生成无限并行流

Question

Problem

Hi, I have a function where i going to return infinite stream of parallel (yes, it is much faster in that case) generated results. So obviously (or not) i used

Stream<Something> stream = Stream.generate(this::myGenerator).parallel()

It works, however ... it doesn't when i want to limit the result (everything is fine when the stream is sequential). I mean, it creates results when i make something like

stream.peek(System.out::println).limit(2).collect(Collectors.toList())

but even when peek output produces more than 10 elements, collect is still not finallized (generating is slow so those 10 can took even a minute)... and that is easy example. Actually, limiting those results is a future due the main expectation is to get only better than recent results until the user will kill the process (other case is to return first what i can make with throwing exception if nothing else will help [ findFirst didn't, even when i had more elements on the console and no more results for about 30 sec]).

So, the question is...

how to copy with that? My idea was also to use RxJava, and there is another question - how to achieve similar result with that tool (or other).

Code sample

public Stream<Solution> generateSolutions() {
     final Solution initialSolution = initialSolutionMaker.findSolution();
     return Stream.concat(
          Stream.of(initialSolution),
          Stream.generate(continuousSolutionMaker::findSolution)
    ).parallel();
}

new Solver(instance).generateSolutions()
    .map(Solution::getPurpose)
    .peek(System.out::println)
    .limit(5).collect(Collectors.toList());

Implementation of findSolution is not important. It has some side effect like adding to solutions repo (singleton, sych etc..), but nothing more.

Answer 1

As explained in the already linked answer , the key point to an efficient parallel stream is to use a stream source already having an intrinsic size instead of using an unsized or even infinite stream and apply a limit on it. Injecting a size doesn't work with the current implementation at all, while ensuring that a known size doesn't get lost is much easier. Even if the exact size can't be retained, like when applying a filter , the size still will be carried as an estimate size.

So instead of

Stream.generate(this::myGenerator).parallel()
      .peek(System.out::println)
      .limit(2)
      .collect(Collectors.toList())

just use

IntStream.range(0, /* limit */ 2).unordered().parallel()
         .mapToObj(unused -> this.myGenerator())
         .peek(System.out::println)
         .collect(Collectors.toList())

Or, closer to your sample code

public Stream<Solution> generateSolutions(int limit) {
    final Solution initialSolution = initialSolutionMaker.findSolution();
    return Stream.concat(
         Stream.of(initialSolution),
         IntStream.range(1, limit).unordered().parallel()
               .mapToObj(unused -> continuousSolutionMaker.findSolution())
   );
}

new Solver(instance).generateSolutions(5)
    .map(Solution::getPurpose)
    .peek(System.out::println)
    .collect(Collectors.toList());

Answer 2

Unfortunately this is expected behavior. As I remember I've seen at least two topics on this matter, here is one of them .

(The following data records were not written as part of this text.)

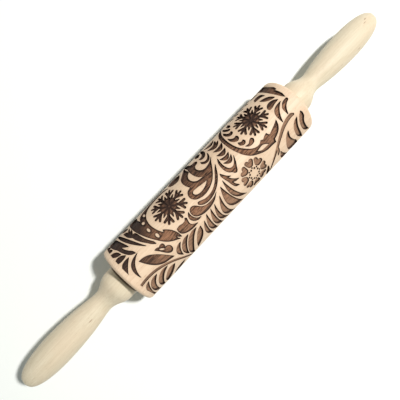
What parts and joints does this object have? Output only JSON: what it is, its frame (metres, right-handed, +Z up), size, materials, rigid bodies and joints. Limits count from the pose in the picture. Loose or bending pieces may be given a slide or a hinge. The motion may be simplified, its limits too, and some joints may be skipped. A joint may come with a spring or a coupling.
{
  "type": "engraved rolling pin",
  "caption": "Wooden rolling pin: a round barrel for pressing a raised floral pattern into dough or clay, turning on a steel rod between two turned handles.",
  "frame": {"origin": "middle of the barrel, on the axis that it turns about, which is the centre of the whole pin's box", "axes": "+X along the rod towards the right handle's tip, +Z up, so the pin lies level on its barrel at z = -0.027"},
  "size_m": [0.4262, 0.054, 0.054],
  "materials": {
    "barrel_wood": "sanded beech, engraved recesses burnt brown",
    "handle_wood": "sanded pale hardwood, unvarnished",
    "rod_steel": "bright drawn steel",
    "zinc_steel": "zinc plated",
    "nylon": "moulded natural nylon",
    "brass": "machined brass"
  },
  "bodies": {
    "handles": {"axle_rod": "rod_steel", "handle_left": "handle_wood", "handle_right": "handle_wood", "thrust_washer_left": "zinc_steel", "thrust_washer_right": "zinc_steel", "lock_nut_left": "zinc_steel", "lock_nut_right": "zinc_steel", "threaded_insert_left": "brass", "threaded_insert_right": "brass"},
    "roller": {"barrel": "barrel_wood", "bush_left": "nylon", "bush_right": "nylon"}
  },
  "joints": [
    {"name": "barrel_spin", "type": "hinge", "parent": "handles", "child": "roller", "pos_m": [0, 0, 0], "axis": [1, 0, 0], "continuous": true}
  ]
}
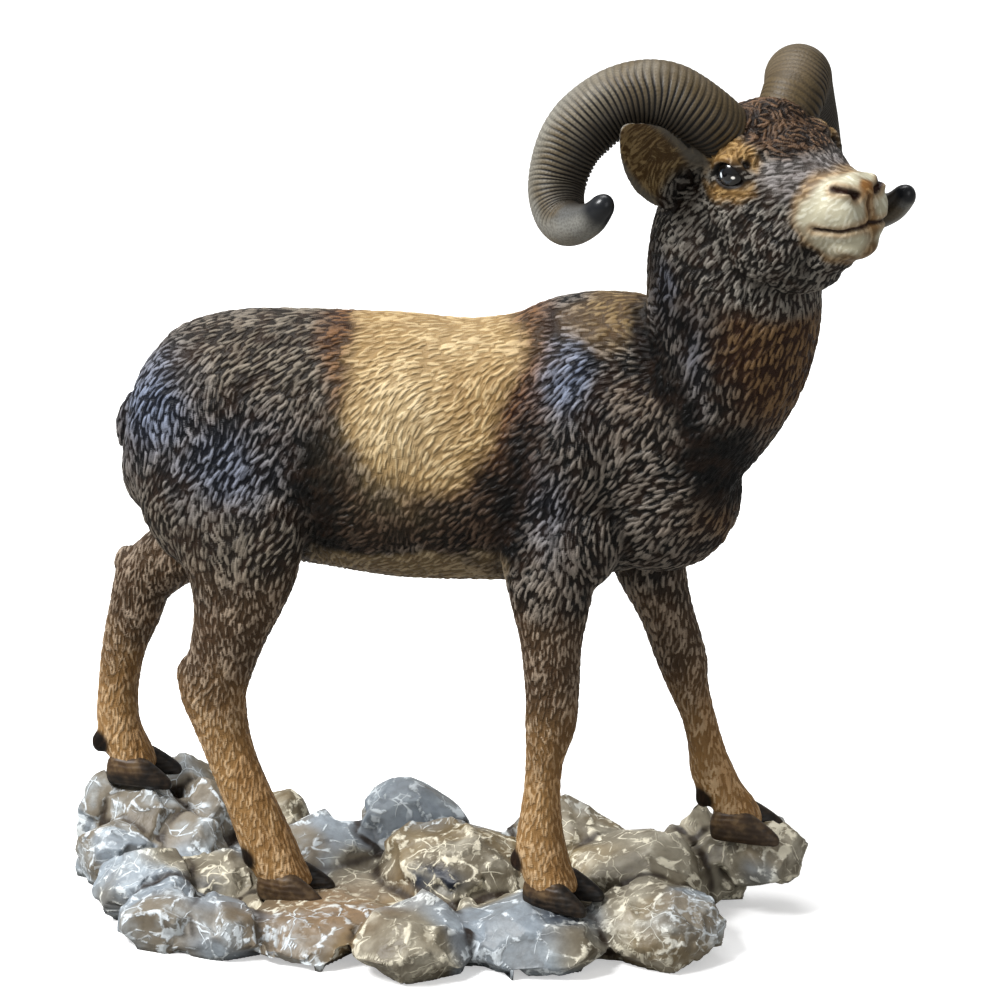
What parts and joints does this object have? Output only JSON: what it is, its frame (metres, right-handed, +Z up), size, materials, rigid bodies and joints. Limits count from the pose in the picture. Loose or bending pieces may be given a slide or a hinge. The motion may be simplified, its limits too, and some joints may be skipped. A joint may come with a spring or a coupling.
{
  "type": "resin mouflon nativity figure",
  "caption": "Cast resin figure of a horned mouflon ram walking over boulders, a shelf ornament for a nativity scene.",
  "frame": {"origin": "a point on the flat underside of the boulder base, below the middle of the body", "axes": "+X the way the body faces, +Y the animal's left, +Z up"},
  "size_m": [0.1316, 0.0586, 0.1391],
  "materials": {
    "painted_resin": "hand painted, satin"
  },
  "bodies": {
    "root": {"mouflon_figure": "painted_resin"}
  },
  "joints": []
}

The idea is that Stream.generate creates an unordered infinite stream and limit will not introduce the SIZED flag. Because of this when you spawn a parallel execution on that Stream, individual tasks have to sync their execution to see if they have reached that limit; by the time that sync happens there could be multiple elements already processed. For example this:

 Stream.iterate(0, x -> x + 1)
            .peek(System.out::println)
            .parallel()
            .limit(2)
            .collect(Collectors.toList());

and this :

IntStream.of(1, 2, 3, 4)
            .peek(System.out::println)
            .parallel()
            .limit(2)
            .boxed()
            .collect(Collectors.toList());

will always generate two elements in the List ( Collectors.toList ) and will always output two elements also (via peek ).

On the other hand this:

Stream<Integer> stream = Stream.generate(new Random()::nextInt).parallel();

List<Integer> list = stream
            .peek(x -> {
                System.out.println("Before " + x);
            })
            .map(x -> {
                System.out.println("Mapping x " + x);
                return x;
            })
            .peek(x -> {
                System.out.println("After " + x);
            })
            .limit(2)
            .collect(Collectors.toList());

will generate two elements in the List , but it may process many more that later will be discarded by the limit . This is what you are actually seeing in your example.

The only sane way of going that (as far as I can tell) would be to create a custom Spliterator. I have not written many of them, but here is my attempt:

 static class LimitingSpliterator<T> implements Spliterator<T> {

    private int limit;

    private final Supplier<T> generator;

    private LimitingSpliterator(Supplier<T> generator, int limit) {
        Preconditions.checkArgument(limit > 0);
        this.limit = limit;
        this.generator = Objects.requireNonNull(generator);
    }

    @Override
    public boolean tryAdvance(Consumer<? super T> consumer) {
        if (limit == 0) {
            return false;
        }
        T nextElement = generator.get();
        --limit;
        consumer.accept(nextElement);
        return true;
    }

    @Override
    public LimitingSpliterator<T> trySplit() {

        if (limit <= 1) {
            return null;
        }

        int half = limit >> 1;
        limit = limit - half;
        return new LimitingSpliterator<>(generator, half);
    }

    @Override
    public long estimateSize() {
        return limit >> 1;
    }

    @Override
    public int characteristics() {
        return SIZED;
    }
}

And the usage would be:

 StreamSupport.stream(new LimitingSpliterator<>(new Random()::nextInt, 7), true)
            .peek(System.out::println)
            .collect(Collectors.toList());